The Speed update period is the time, in milliseconds, between consecutive updates to the Current Speed. The default is 1 ms, which is the lowest allowed value. By increasing the Speed update period, you can decrease the effective rate of acceleration and deceleration because the updates will be applied less often. The slowest possible acceleration/deceleration can be achieved by setting the Speed update period to 100 ms and the acceleration/deceleration limit to 1; with this configuration it will take 320 seconds to accelerate from speed 0 to speed 3200 (100 %) or decelerate from speed 3200 to speed 0.
The Invert motor direction option lets you switch the meanings of forward and reverse. By default, Forward means the average voltage on OUTA is greater than the average voltage on OUTB (and reverse means the opposite). With the Invert motor direction option enabled, Forward means the average voltage on OUTA is less than the average voltage on OUTB.

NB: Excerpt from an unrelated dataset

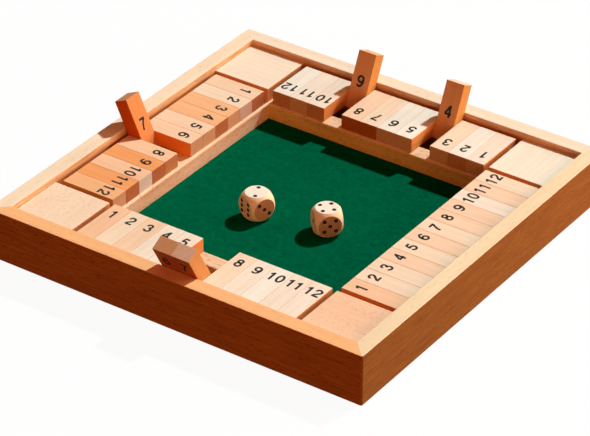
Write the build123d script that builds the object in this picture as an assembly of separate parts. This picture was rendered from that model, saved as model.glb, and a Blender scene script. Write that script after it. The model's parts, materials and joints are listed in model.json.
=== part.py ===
from build123d import *
import math
import os

# Four-player wooden game box: a mitred frame round a felt tray, with a row of numbered tiles
# along each side. Every tile flips over on a steel rod, from lying on the inner rail to
# leaning back on the frame. Millimetres, +Z up, origin at the middle of the underside.
# X runs along the front and back boards, Y along the left and right boards.

# Frame boards. The frame's side follows from the tiles, and is worked out below.
frame_height = 42.8
board_thickness = 13.3
board_edge_radius = 0.5
frame_corner_radius = 1.6

# Base board, held in a groove that runs round the four frame boards
base_thickness = 5.0
base_inset = 6.1
groove_depth = 5.0
groove_end_clearance = 0.5

# Felt sheet on the tray floor
felt_thickness = 1.2

# Tiles, one row on each side
tiles_per_row = 12
tile_width = 16.52
tile_length = 48.0
tile_thickness = 12.3
tile_edge_radius = 0.25
tile_side_gap = 0.14
tile_top_recess = 5.0
tile_wall_gap = 3.7
pivot_from_outer_end = 9.2
pivot_below_tile_middle = 0.45
row_end_gap = 4.54

# How much further from the wall a row and its rod sit, and which tiles stand raised
row_shift = {"front": 1.2, "right": 0.1, "back": 0.0, "left": 0.0}
raised_tiles = ("front_06", "front_07", "back_04", "back_09", "left_07")
stop_clearance = 0.3

# Pivot rods
rod_diameter = 4.0
rod_running_clearance = 0.08
rod_seat_clearance = 0.02
rod_seat_depth = 10.0

# Inner rails that carry the free ends of the tiles
rail_width = 15.0
rail_reveal = 2.4
rail_edge_radius = 1.4

# Corner blocks, which reach a little further in than the tiles' free ends
block_inner_overhang = 0.57
block_edge_radius = 0.6

# Dice: a cube rounded by a sphere, with drilled pips
die_size = 21.6
die_sphere_ratio = 0.655
pip_spacing = 4.45
pip_diameter = 3.5
pip_depth = 0.75

# Where each die came to rest: place on the felt, tumble about its left-right axis, which
# brings another value to the top, and turn about the vertical, in degrees
dice = {
    "die_near": {"x": 31.3, "y": -10.2, "tumble": 0.0, "turn": 48.0},
    "die_far": {"x": -25.4, "y": -22.6, "tumble": 90.0, "turn": 248.0},
}

# Worked out from the sizes above
tile_pitch = tile_width + tile_side_gap
row_half_length = (tiles_per_row * tile_pitch - tile_side_gap) / 2
block_inner = row_half_length + row_end_gap
tile_inner_end = block_inner + block_inner_overhang
inner_half = tile_inner_end + tile_length + tile_wall_gap
frame_side = 2 * (inner_half + board_thickness)
base_top = base_inset + base_thickness
felt_top = base_top + felt_thickness
tile_top = frame_height - tile_top_recess
tile_bottom = tile_top - tile_thickness
pivot_inset = tile_wall_gap + pivot_from_outer_end
pivot_height = tile_top - tile_thickness / 2 - pivot_below_tile_middle
rail_inner = tile_inner_end - rail_reveal
rail_outer = rail_inner + rail_width
rod_half_length = block_inner + rod_seat_depth
row_names = ("front", "right", "back", "left")
standing = (Align.CENTER, Align.CENTER, Align.MIN)


def row_turn(row):
    """Rotation that carries the front row to the named row."""
    return Rot(0, 0, 90 * row_names.index(row))


def pivot_distance(row):
    """Distance from the middle of the box to the rod of a row."""
    return inner_half - pivot_inset - row_shift[row]


def raised_angle(row):
    """Turn from flat to leaning on the top inner edge of the frame, in degrees.

    The tile's top face lies face_offset from the rod's axis. It meets the edge when the
    edge, seen from the rod, is as far from the tile's middle line as that face is.
    """
    edge_out = pivot_inset + row_shift[row]
    edge_up = frame_height - pivot_height
    face_offset = tile_top - pivot_height
    reach = math.hypot(edge_out, edge_up)
    lean = math.acos((face_offset + stop_clearance) / reach) - math.atan2(edge_up, edge_out)
    return 90 + math.degrees(lean)


def tile_name(row, number):
    """Name of a tile by its row and number, without the word tile."""
    return f"{row}_{number:02d}"


def tile_centre(number):
    """Place of a tile along its row, counted from 1."""
    return (number - (tiles_per_row + 1) / 2) * tile_pitch


def rounded_bar(length, width, height, radius):
    """Bar along X with its two top edges rounded, on the XY plane, centred in plan."""
    section = Rectangle(width, height, align=(Align.CENTER, Align.MIN))
    top_corners = section.vertices().group_by(Axis.Y)[-1]
    section = fillet(top_corners, radius)
    return extrude(Plane.YZ * section, length / 2, both=True)


def mitre_wedge(outer, height):
    """Triangular prism from the middle of the box to the front side, at 45 degrees."""
    outline = Polyline((0, 0), (-outer, -outer), (outer, -outer), close=True)
    return extrude(make_face(outline), height)


def base_board():
    """Plywood panel that fills the groove in the frame boards."""
    side = 2 * (inner_half + groove_depth - groove_end_clearance)
    return Pos(0, 0, base_inset) * Box(side, side, base_thickness, align=standing)


def frame_board(row):
    """One frame board, mitred at both ends and grooved for the base board."""
    bar = rounded_bar(frame_side, board_thickness, frame_height, board_edge_radius)
    bar = Pos(0, board_thickness / 2 - frame_side / 2, 0) * bar
    groove_side = 2 * (inner_half + groove_depth)
    groove = Pos(0, 0, base_inset) * Box(groove_side, groove_side, base_thickness, align=standing)
    plan = RectangleRounded(frame_side, frame_side, frame_corner_radius)
    board = bar & mitre_wedge(frame_side / 2, frame_height)
    board = (board & extrude(plan, frame_height)) - groove
    return row_turn(row) * board


def felt_sheet():
    """Felt cut to fit between the four inner rails."""
    side = 2 * rail_inner
    return Pos(0, 0, base_top) * Box(side, side, felt_thickness, align=standing)


def inner_rail(row):
    """One rail, mitred at both ends, standing on the base board under the tiles' free ends."""
    height = tile_bottom - base_top
    bar = rounded_bar(2 * rail_outer, rail_width, height, rail_edge_radius)
    bar = Pos(0, rail_width / 2 - rail_outer, 0) * bar
    rail = bar & mitre_wedge(rail_outer, height)
    return row_turn(row) * Pos(0, 0, base_top) * rail


def corner_block(row, rails):
    """Block at the right-hand end of a row, cut over the rails and bored for two rods."""
    size = inner_half - block_inner
    height = tile_top - base_top
    middle = block_inner + size / 2
    block = Box(size, size, height, align=standing)
    top_edges = block.edges().group_by(Axis.Z)[-1]
    block = fillet(top_edges, block_edge_radius)
    block = row_turn(row) * Pos(middle, -middle, base_top) * block
    next_row = row_names[(row_names.index(row) + 1) % len(row_names)]
    for rail in rails:
        block = block - rail
    for bored_row in (row, next_row):
        block = block - rod_along(bored_row, rod_diameter / 2 + rod_seat_clearance)
    return block


def rod_along(row, radius):
    """Round bar along a row's pivot line, ending inside the corner blocks."""
    bar = Rot(0, 90, 0) * Cylinder(radius, 2 * rod_half_length)
    return row_turn(row) * Pos(0, -pivot_distance(row), pivot_height) * bar


def plain_tile():
    """Flat tile about its own pivot: X along the row, +Y to the free end, bored for the rod."""
    face_offset = tile_top - pivot_height
    hung = (Align.CENTER, Align.MIN, Align.MAX)
    body = Box(tile_width, tile_length, tile_thickness, align=hung)
    body = fillet(body.edges(), tile_edge_radius)
    body = Pos(0, -pivot_from_outer_end, face_offset) * body
    bore = Rot(0, 90, 0) * Cylinder(rod_diameter / 2 + rod_running_clearance, 2 * tile_width)
    return body - bore


def placed_tile(row, number, blank):
    """A tile in its row, lying flat or leaning back on the frame."""
    turn = raised_angle(row) if tile_name(row, number) in raised_tiles else 0
    place = Pos(tile_centre(number), -pivot_distance(row), pivot_height) * Rot(turn, 0, 0)
    return row_turn(row) * place * blank


def pip_places(value):
    """Pip centres on a face that shows a value, as steps from the face's middle."""
    places = [(0, 0)] if value % 2 else []
    if value > 1:
        places += [(-1, 1), (1, -1)]
    if value > 3:
        places += [(-1, -1), (1, 1)]
    if value == 6:
        places += [(-1, 0), (1, 0)]
    return places


def die():
    """Die about its own middle, with 4 on top, 5 to the front and 1 to the left."""
    half = die_size / 2
    solid = Box(die_size, die_size, die_size) & Sphere(die_sphere_ratio * die_size)
    ball_radius = (pip_diameter**2 / 4 + pip_depth**2) / (2 * pip_depth)
    ball_out = half + ball_radius - pip_depth
    faces = {
        4: Rot(0, 0, 0),
        3: Rot(180, 0, 0),
        5: Rot(90, 0, 0),
        2: Rot(-90, 0, 0) * Rot(0, 0, 90),
        1: Rot(0, -90, 0),
        6: Rot(0, 90, 0),
    }
    for value, turn in faces.items():
        for step_x, step_y in pip_places(value):
            ball = Pos(step_x * pip_spacing, step_y * pip_spacing, ball_out) * Sphere(ball_radius)
            solid = solid - turn * ball
    return solid


def placed_die(name, blank):
    """A die on the felt, as it was thrown."""
    spot = dice[name]
    resting = Pos(spot["x"], spot["y"], felt_top + die_size / 2)
    return resting * Rot(0, 0, spot["turn"]) * Rot(spot["tumble"], 0, 0) * blank


def build():
    """Every node of the model, by name."""
    nodes = {"base_board": base_board(), "felt": felt_sheet()}
    rails = [inner_rail(row) for row in row_names]
    nodes["inner_rails"] = Compound(rails)
    nodes["corner_blocks"] = Compound([corner_block(row, rails) for row in row_names])
    nodes["pivot_rods"] = Compound([rod_along(row, rod_diameter / 2) for row in row_names])
    tile = plain_tile()
    for row in row_names:
        nodes[f"frame_{row}"] = frame_board(row)
        for number in range(1, tiles_per_row + 1):
            nodes[f"tile_{tile_name(row, number)}"] = placed_tile(row, number, tile)
    blank_die = die()
    for name in dice:
        nodes[name] = placed_die(name, blank_die)
    return nodes


os.makedirs("parts", exist_ok=True)
for node_name, shape in build().items():
    export_step(shape, f"parts/{node_name}.step")
print("frame side", round(frame_side, 3), "pivot height", round(pivot_height, 3))
for row in row_names:
    print(row, "pivot at", round(pivot_distance(row), 3), "turns", round(raised_angle(row), 2))
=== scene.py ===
"""Looks of a four-player shut the box game, in metres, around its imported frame.

Mitred beech boards hold a green felt tray. A row of numbered beech tiles along each side
turns on a drawn steel rod, and two wooden dice lie on the felt. X runs along the front
board, Y along the right one, and Z is up.
"""

import json
import logging
import math
from dataclasses import dataclass, field
from enum import Enum
from typing import Iterable

import bpy
from mathutils import Matrix, Vector


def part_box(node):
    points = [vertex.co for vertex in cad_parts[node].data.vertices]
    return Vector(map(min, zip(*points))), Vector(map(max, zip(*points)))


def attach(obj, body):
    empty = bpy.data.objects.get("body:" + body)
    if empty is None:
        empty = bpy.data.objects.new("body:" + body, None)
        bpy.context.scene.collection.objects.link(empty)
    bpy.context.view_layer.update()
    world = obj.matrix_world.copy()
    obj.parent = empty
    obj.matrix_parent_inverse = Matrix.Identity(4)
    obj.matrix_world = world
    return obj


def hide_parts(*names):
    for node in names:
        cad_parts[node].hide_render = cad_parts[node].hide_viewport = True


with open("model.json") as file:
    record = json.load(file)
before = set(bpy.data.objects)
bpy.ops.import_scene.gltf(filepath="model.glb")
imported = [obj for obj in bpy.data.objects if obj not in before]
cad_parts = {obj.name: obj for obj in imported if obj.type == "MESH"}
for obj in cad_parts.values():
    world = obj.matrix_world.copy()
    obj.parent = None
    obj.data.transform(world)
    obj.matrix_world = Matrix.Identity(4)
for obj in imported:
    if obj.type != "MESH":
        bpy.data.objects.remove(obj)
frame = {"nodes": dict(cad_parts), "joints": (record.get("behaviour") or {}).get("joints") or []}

Tree = bpy.types.NodeTree
Socket = bpy.types.NodeSocket
Piece = bpy.types.Object
Material = bpy.types.Material

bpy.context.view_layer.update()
MM = 0.001
QUARTER = math.pi / 2
log = logging.getLogger("shut_the_box")


# ---------------- helpers


def linear(hex_colour: str) -> tuple[float, float, float, float]:
    """Turns an sRGB hex colour into the linear one that a shader reads.

    Args:
        hex_colour: Six hex digits, red first.

    Returns:
        Linear red, green and blue, and an alpha of 1.
    """
    parts = [int(hex_colour[i : i + 2], 16) / 255 for i in (0, 2, 4)]
    curve = [c / 12.92 if c <= 0.04045 else ((c + 0.055) / 1.055) ** 2.4 for c in parts]
    return (*curve, 1.0)


def add_node(tree: Tree, kind: str, inputs: dict | None = None, **settings) -> bpy.types.Node:
    """Adds a shader node with its settings, values and links.

    Args:
        tree: The node tree that gets the node.
        kind: The node's type, without the word ShaderNode.
        inputs: Value or linked output for each input, by name or number.
        **settings: The node's own properties.

    Returns:
        The new node.
    """
    node = tree.nodes.new("ShaderNode" + kind)
    for name, value in settings.items():
        setattr(node, name, value)
    for key, value in (inputs or {}).items():
        if isinstance(value, Socket):
            tree.links.new(value, node.inputs[key])
        else:
            node.inputs[key].default_value = value
    return node


def new_material(name: str) -> tuple[Material, Tree]:
    """Makes an empty node material, and returns it with its node tree."""
    material = bpy.data.materials.new(name)
    material.use_nodes = True
    material.node_tree.nodes.clear()
    return material, material.node_tree


def dress(piece: Piece, material: Material) -> None:
    """Makes a material the only one on a piece, in its first slot."""
    if not piece.material_slots:
        piece.data.materials.append(material)
    for slot in piece.material_slots:
        slot.material = material


def deselect_all() -> None:
    """Leaves edit mode and deselects every object."""
    if bpy.context.object and bpy.context.object.mode != "OBJECT":
        bpy.ops.object.mode_set(mode="OBJECT")
    bpy.ops.object.select_all(action="DESELECT")


def choose(*pieces: Piece) -> None:
    """Selects these objects alone and makes the first one active."""
    deselect_all()
    for piece in pieces:
        piece.select_set(True)
    bpy.context.view_layer.objects.active = pieces[0]


def own_copy(piece: Piece, place: Matrix) -> Piece:
    """Copies a piece with a mesh of its own, and puts the copy at a place in the scene."""
    copy = piece.copy()
    copy.data = piece.data.copy()
    copy.matrix_world = place
    bpy.context.scene.collection.objects.link(copy)
    return copy


def join_as(name: str, pieces: list[Piece]) -> Piece:
    """Joins meshes into one object at the origin, with its place in its mesh.

    Args:
        name: The joined object's name.
        pieces: The objects to join.

    Returns:
        The joined object.
    """
    for piece in pieces:
        choose(piece)
        bpy.ops.object.transform_apply(location=True, rotation=True, scale=True)
    choose(*pieces)
    if len(pieces) > 1:
        bpy.ops.object.join()
    joined = bpy.context.object
    joined.name = name
    joined.data.name = name
    return joined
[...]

The PWM frequency setting specifies the frequency of the rapidly-switching (PWM) signal used to control the speed of the motor. Several PWM Frequency options are available between 1.12 and 21.77 kHz. The default PWM frequency is 21.77 kHz. This is an ultrasonic frequency; it is too high for humans to hear, so you won’t hear the high-pitched whine from the motor that other motor controllers can cause. Using a lower PWM frequency will reduce switching losses and slightly increase the power output to the motor because the duty cycle (the percentage of the time that the H-bridge is powering the motor) can be closer to 100%. Note that a speed of 3200 is called 100 % but it does not correspond to a duty cycle of 100 %. The correspondence between maximum duty cycle and PWM frequency is shown in the table below.
|PWM Frequency||Duty cycle when speed is 100%|
Speed zero brake amount is a number between 0 and 32 that specifies how strongly to brake the motor when the Current Speed is set to 0. This corresponds to the percentage of time that the low-side MOSFETs will be turned on and braking the motor. The default is 32, which means full brake. This means that whenever the Current Speed gets set to zero (because of an error or any other reason) the motor will brake as fast as possible, and it will be relatively hard to turn the motor by hand while it is stopped. If you would prefer that your motor have a more gradual stop or be easier to turn while it is stopped, you can set Speed zero brake amount to 0, which is almost full coast. Another way to have gradual stops is to set a deceleration limit, which will cause the Current Speed to slowly drop to zero.